Two of those loose threads are now weaving together. In late April 2015, UniPixel’s announced its acquisition of Atmel’s XSense touch sensor assets, while also canceling the joint development program with longtime partner Kodak for its own InTouch sensors. Kodak apparently will push ahead on the technology itself and hopes to be making touchscreen sensor film by the end of 2015.

Atmel has actually been in commercially available products (Asus and HP tablets, plus others in development) and generating revenues, two things UniPixel has singularly struggled to achieve. Thus, UniPixel now pledges to generate more than $10 million in revenues in 2015 and be profitable in 2016. Atmel and partners couldn’t sustain the XSense business, so how will UniPixel make it profitable? Part of that, the company suggests, will be decoupling XSense touch sensors from higher margin expectations as part of Atmel’s larger business. More will come from solving “cost bottlenecks” that UniPixel says it has identified, and claims it can solve by applying its own process know-how.

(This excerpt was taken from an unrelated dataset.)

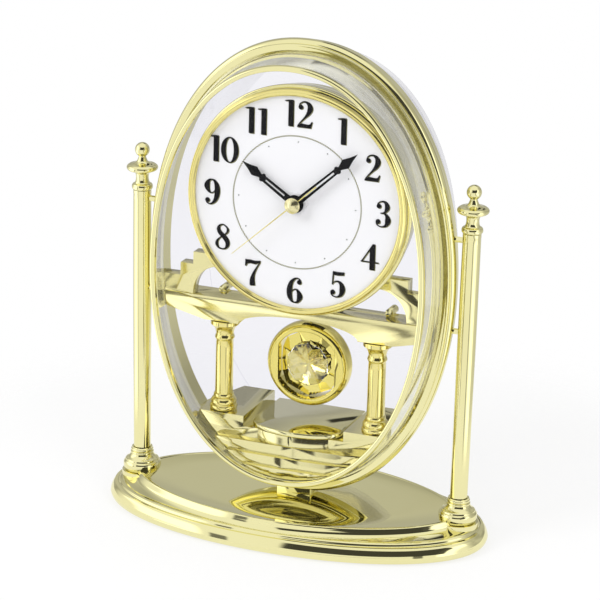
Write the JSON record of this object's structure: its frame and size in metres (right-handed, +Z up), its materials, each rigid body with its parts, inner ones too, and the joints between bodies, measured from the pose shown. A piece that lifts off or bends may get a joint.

Feeling the Pricing Pressure

Despite the performance advantages of metal mesh technology, much of the competition is still on price, at least in the critical touch sector. Competing on price is something that no new technology firm would ever want to do, but it has become especially acute in the metal mesh TC sector thanks largely to ITO price declines. Describing its motivations to unwind the Kodak JDP, UniPixel underscored that the pricing and margin pressures in today’s marketplace don’t leave room to share profits with a third party.

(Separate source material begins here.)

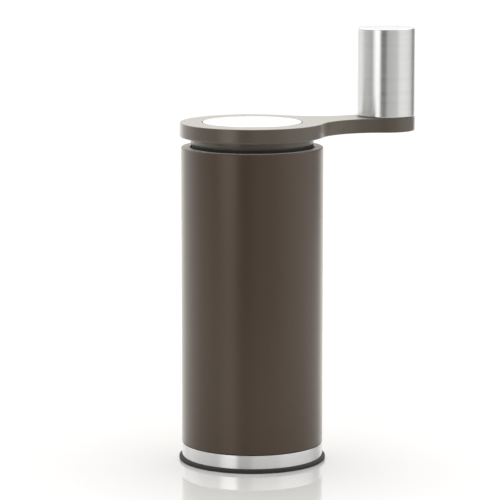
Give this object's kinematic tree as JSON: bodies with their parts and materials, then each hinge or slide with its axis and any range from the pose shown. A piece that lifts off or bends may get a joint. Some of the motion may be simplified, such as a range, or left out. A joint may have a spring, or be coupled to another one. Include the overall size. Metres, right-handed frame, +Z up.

That also invokes another trend relevant to supplying touch sensors. Cell phone display panel makers are increasingly building touch sensors directly into the display panel, and not sandwiched between a display glass and top cover glass. That’s a clear problem for glass-film touch sensor makers, mesh or otherwise.

The Bottom Line: Watching and Waiting

The bottom line for us, here in early 2015, is that the metal mesh TC sector has advanced ahead somewhat in development and commercialization, but also some recent retrenchment. Overall, though, we do remain positive about the prospects for metal meshes in the TC sector.